#### Data provided ####
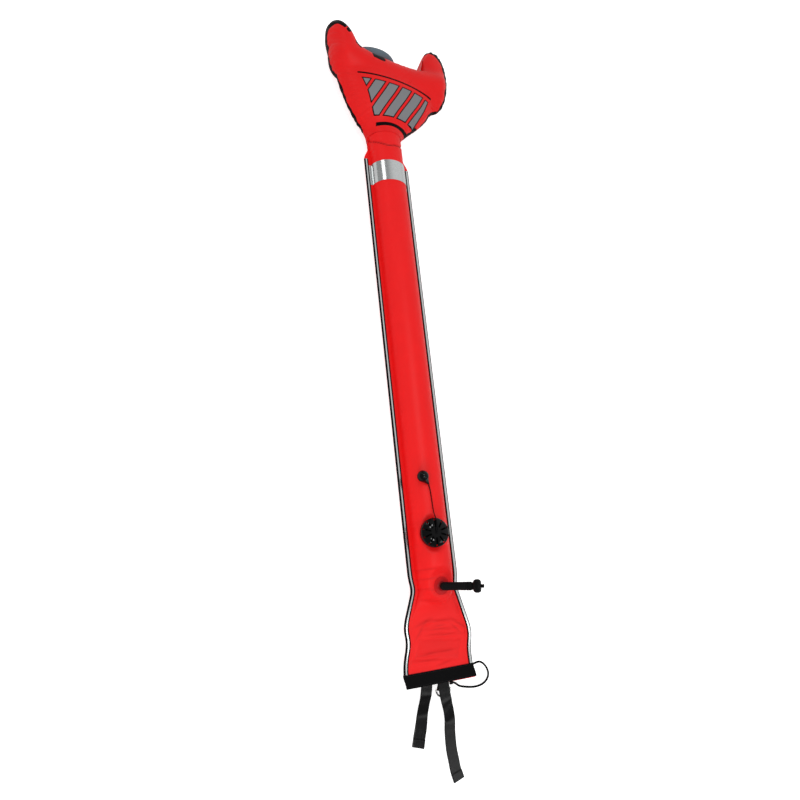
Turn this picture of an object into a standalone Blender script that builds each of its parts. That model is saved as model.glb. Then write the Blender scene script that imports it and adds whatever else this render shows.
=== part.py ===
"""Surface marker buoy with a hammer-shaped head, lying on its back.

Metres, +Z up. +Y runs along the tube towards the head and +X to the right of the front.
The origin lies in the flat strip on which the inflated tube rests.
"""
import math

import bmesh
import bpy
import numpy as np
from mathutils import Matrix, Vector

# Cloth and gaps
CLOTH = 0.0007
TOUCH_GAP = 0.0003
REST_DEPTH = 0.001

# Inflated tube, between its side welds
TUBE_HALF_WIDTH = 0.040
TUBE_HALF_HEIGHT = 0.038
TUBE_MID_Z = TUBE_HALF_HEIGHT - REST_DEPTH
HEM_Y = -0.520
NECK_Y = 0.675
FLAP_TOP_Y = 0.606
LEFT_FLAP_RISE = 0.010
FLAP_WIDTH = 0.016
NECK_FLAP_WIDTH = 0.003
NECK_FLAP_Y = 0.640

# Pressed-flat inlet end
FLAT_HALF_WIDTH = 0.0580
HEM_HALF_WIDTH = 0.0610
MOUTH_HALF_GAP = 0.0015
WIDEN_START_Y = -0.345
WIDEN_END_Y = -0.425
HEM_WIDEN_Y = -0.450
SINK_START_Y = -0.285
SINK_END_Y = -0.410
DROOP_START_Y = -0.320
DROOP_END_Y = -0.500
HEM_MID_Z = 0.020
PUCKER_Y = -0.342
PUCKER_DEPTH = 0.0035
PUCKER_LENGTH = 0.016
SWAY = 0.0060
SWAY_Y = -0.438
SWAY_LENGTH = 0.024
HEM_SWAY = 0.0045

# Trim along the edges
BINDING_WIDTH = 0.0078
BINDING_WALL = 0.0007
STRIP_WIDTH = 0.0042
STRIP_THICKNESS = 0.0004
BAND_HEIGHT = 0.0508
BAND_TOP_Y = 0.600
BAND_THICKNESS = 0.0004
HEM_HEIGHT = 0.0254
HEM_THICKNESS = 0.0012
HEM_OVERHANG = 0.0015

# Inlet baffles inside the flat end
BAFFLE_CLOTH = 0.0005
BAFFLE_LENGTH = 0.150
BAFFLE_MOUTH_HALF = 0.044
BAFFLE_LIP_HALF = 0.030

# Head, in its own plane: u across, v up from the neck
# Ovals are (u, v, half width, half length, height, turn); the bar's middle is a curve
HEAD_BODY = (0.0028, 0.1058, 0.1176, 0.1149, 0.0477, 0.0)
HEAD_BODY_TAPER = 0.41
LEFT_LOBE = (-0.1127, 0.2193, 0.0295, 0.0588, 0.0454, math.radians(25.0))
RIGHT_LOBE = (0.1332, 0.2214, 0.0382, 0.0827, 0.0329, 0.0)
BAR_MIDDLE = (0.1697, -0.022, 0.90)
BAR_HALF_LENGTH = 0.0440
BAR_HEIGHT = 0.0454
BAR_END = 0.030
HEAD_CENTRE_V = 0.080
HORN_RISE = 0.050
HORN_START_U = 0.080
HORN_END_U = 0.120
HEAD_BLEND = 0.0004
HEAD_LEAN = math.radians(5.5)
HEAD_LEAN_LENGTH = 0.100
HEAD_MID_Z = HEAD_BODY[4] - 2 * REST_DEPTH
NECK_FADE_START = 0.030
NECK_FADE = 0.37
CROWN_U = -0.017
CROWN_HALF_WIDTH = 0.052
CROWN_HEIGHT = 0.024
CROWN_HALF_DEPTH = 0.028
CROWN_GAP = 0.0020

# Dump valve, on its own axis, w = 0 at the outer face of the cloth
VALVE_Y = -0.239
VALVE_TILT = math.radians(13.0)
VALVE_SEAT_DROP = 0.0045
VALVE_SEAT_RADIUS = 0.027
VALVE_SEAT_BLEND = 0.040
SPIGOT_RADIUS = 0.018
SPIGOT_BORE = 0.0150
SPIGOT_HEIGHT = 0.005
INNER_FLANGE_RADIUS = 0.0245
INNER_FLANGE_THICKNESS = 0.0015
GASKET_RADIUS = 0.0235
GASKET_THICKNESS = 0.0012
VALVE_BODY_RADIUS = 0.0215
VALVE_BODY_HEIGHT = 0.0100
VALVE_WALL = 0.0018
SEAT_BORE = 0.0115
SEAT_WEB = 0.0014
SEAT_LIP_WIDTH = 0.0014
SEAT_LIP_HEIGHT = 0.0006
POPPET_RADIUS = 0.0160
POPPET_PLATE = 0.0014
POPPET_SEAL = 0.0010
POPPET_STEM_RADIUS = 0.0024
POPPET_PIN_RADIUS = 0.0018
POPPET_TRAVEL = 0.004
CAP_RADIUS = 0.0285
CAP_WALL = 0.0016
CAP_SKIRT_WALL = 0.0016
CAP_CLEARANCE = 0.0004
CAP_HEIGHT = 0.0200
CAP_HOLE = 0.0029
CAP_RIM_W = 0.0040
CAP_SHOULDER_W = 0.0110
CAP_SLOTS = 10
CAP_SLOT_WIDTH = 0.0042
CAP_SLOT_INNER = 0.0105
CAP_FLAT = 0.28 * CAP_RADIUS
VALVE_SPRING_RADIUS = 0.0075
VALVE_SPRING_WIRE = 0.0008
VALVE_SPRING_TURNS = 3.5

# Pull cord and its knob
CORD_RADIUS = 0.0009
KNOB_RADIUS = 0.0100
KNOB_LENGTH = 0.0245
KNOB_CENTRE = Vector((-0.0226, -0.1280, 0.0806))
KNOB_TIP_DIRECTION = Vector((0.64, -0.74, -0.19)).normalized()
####
▶ Problem requirements: Show the data once more, exactly as it was written.

▶ Task response:
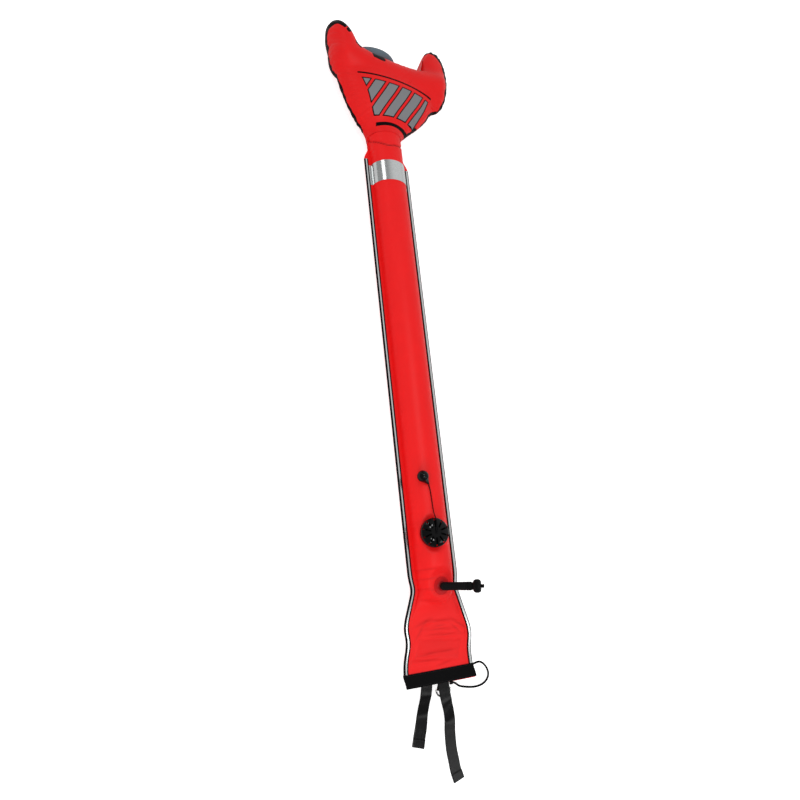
Turn this picture of an object into a standalone Blender script that builds each of its parts. That model is saved as model.glb. Then write the Blender scene script that imports it and adds whatever else this render shows.
=== part.py ===
"""Surface marker buoy with a hammer-shaped head, lying on its back.

Metres, +Z up. +Y runs along the tube towards the head and +X to the right of the front.
The origin lies in the flat strip on which the inflated tube rests.
"""
import math

import bmesh
import bpy
import numpy as np
from mathutils import Matrix, Vector

# Cloth and gaps
CLOTH = 0.0007
TOUCH_GAP = 0.0003
REST_DEPTH = 0.001

# Inflated tube, between its side welds
TUBE_HALF_WIDTH = 0.040
TUBE_HALF_HEIGHT = 0.038
TUBE_MID_Z = TUBE_HALF_HEIGHT - REST_DEPTH
HEM_Y = -0.520
NECK_Y = 0.675
FLAP_TOP_Y = 0.606
LEFT_FLAP_RISE = 0.010
FLAP_WIDTH = 0.016
NECK_FLAP_WIDTH = 0.003
NECK_FLAP_Y = 0.640

# Pressed-flat inlet end
FLAT_HALF_WIDTH = 0.0580
HEM_HALF_WIDTH = 0.0610
MOUTH_HALF_GAP = 0.0015
WIDEN_START_Y = -0.345
WIDEN_END_Y = -0.425
HEM_WIDEN_Y = -0.450
SINK_START_Y = -0.285
SINK_END_Y = -0.410
DROOP_START_Y = -0.320
DROOP_END_Y = -0.500
HEM_MID_Z = 0.020
PUCKER_Y = -0.342
PUCKER_DEPTH = 0.0035
PUCKER_LENGTH = 0.016
SWAY = 0.0060
SWAY_Y = -0.438
SWAY_LENGTH = 0.024
HEM_SWAY = 0.0045

# Trim along the edges
BINDING_WIDTH = 0.0078
BINDING_WALL = 0.0007
STRIP_WIDTH = 0.0042
STRIP_THICKNESS = 0.0004
BAND_HEIGHT = 0.0508
BAND_TOP_Y = 0.600
BAND_THICKNESS = 0.0004
HEM_HEIGHT = 0.0254
HEM_THICKNESS = 0.0012
HEM_OVERHANG = 0.0015

# Inlet baffles inside the flat end
BAFFLE_CLOTH = 0.0005
BAFFLE_LENGTH = 0.150
BAFFLE_MOUTH_HALF = 0.044
BAFFLE_LIP_HALF = 0.030

# Head, in its own plane: u across, v up from the neck
# Ovals are (u, v, half width, half length, height, turn); the bar's middle is a curve
HEAD_BODY = (0.0028, 0.1058, 0.1176, 0.1149, 0.0477, 0.0)
HEAD_BODY_TAPER = 0.41
LEFT_LOBE = (-0.1127, 0.2193, 0.0295, 0.0588, 0.0454, math.radians(25.0))
RIGHT_LOBE = (0.1332, 0.2214, 0.0382, 0.0827, 0.0329, 0.0)
BAR_MIDDLE = (0.1697, -0.022, 0.90)
BAR_HALF_LENGTH = 0.0440
BAR_HEIGHT = 0.0454
BAR_END = 0.030
HEAD_CENTRE_V = 0.080
HORN_RISE = 0.050
HORN_START_U = 0.080
HORN_END_U = 0.120
HEAD_BLEND = 0.0004
HEAD_LEAN = math.radians(5.5)
HEAD_LEAN_LENGTH = 0.100
HEAD_MID_Z = HEAD_BODY[4] - 2 * REST_DEPTH
NECK_FADE_START = 0.030
NECK_FADE = 0.37
CROWN_U = -0.017
CROWN_HALF_WIDTH = 0.052
CROWN_HEIGHT = 0.024
CROWN_HALF_DEPTH = 0.028
CROWN_GAP = 0.0020

# Dump valve, on its own axis, w = 0 at the outer face of the cloth
VALVE_Y = -0.239
VALVE_TILT = math.radians(13.0)
VALVE_SEAT_DROP = 0.0045
VALVE_SEAT_RADIUS = 0.027
VALVE_SEAT_BLEND = 0.040
SPIGOT_RADIUS = 0.018
SPIGOT_BORE = 0.0150
SPIGOT_HEIGHT = 0.005
INNER_FLANGE_RADIUS = 0.0245
INNER_FLANGE_THICKNESS = 0.0015
GASKET_RADIUS = 0.0235
GASKET_THICKNESS = 0.0012
VALVE_BODY_RADIUS = 0.0215
VALVE_BODY_HEIGHT = 0.0100
VALVE_WALL = 0.0018
SEAT_BORE = 0.0115
SEAT_WEB = 0.0014
SEAT_LIP_WIDTH = 0.0014
SEAT_LIP_HEIGHT = 0.0006
POPPET_RADIUS = 0.0160
POPPET_PLATE = 0.0014
POPPET_SEAL = 0.0010
POPPET_STEM_RADIUS = 0.0024
POPPET_PIN_RADIUS = 0.0018
POPPET_TRAVEL = 0.004
CAP_RADIUS = 0.0285
CAP_WALL = 0.0016
CAP_SKIRT_WALL = 0.0016
CAP_CLEARANCE = 0.0004
CAP_HEIGHT = 0.0200
CAP_HOLE = 0.0029
CAP_RIM_W = 0.0040
CAP_SHOULDER_W = 0.0110
CAP_SLOTS = 10
CAP_SLOT_WIDTH = 0.0042
CAP_SLOT_INNER = 0.0105
CAP_FLAT = 0.28 * CAP_RADIUS
VALVE_SPRING_RADIUS = 0.0075
VALVE_SPRING_WIRE = 0.0008
VALVE_SPRING_TURNS = 3.5

# Pull cord and its knob
CORD_RADIUS = 0.0009
KNOB_RADIUS = 0.0100
KNOB_LENGTH = 0.0245
KNOB_CENTRE = Vector((-0.0226, -0.1280, 0.0806))
KNOB_TIP_DIRECTION = Vector((0.64, -0.74, -0.19)).normalized()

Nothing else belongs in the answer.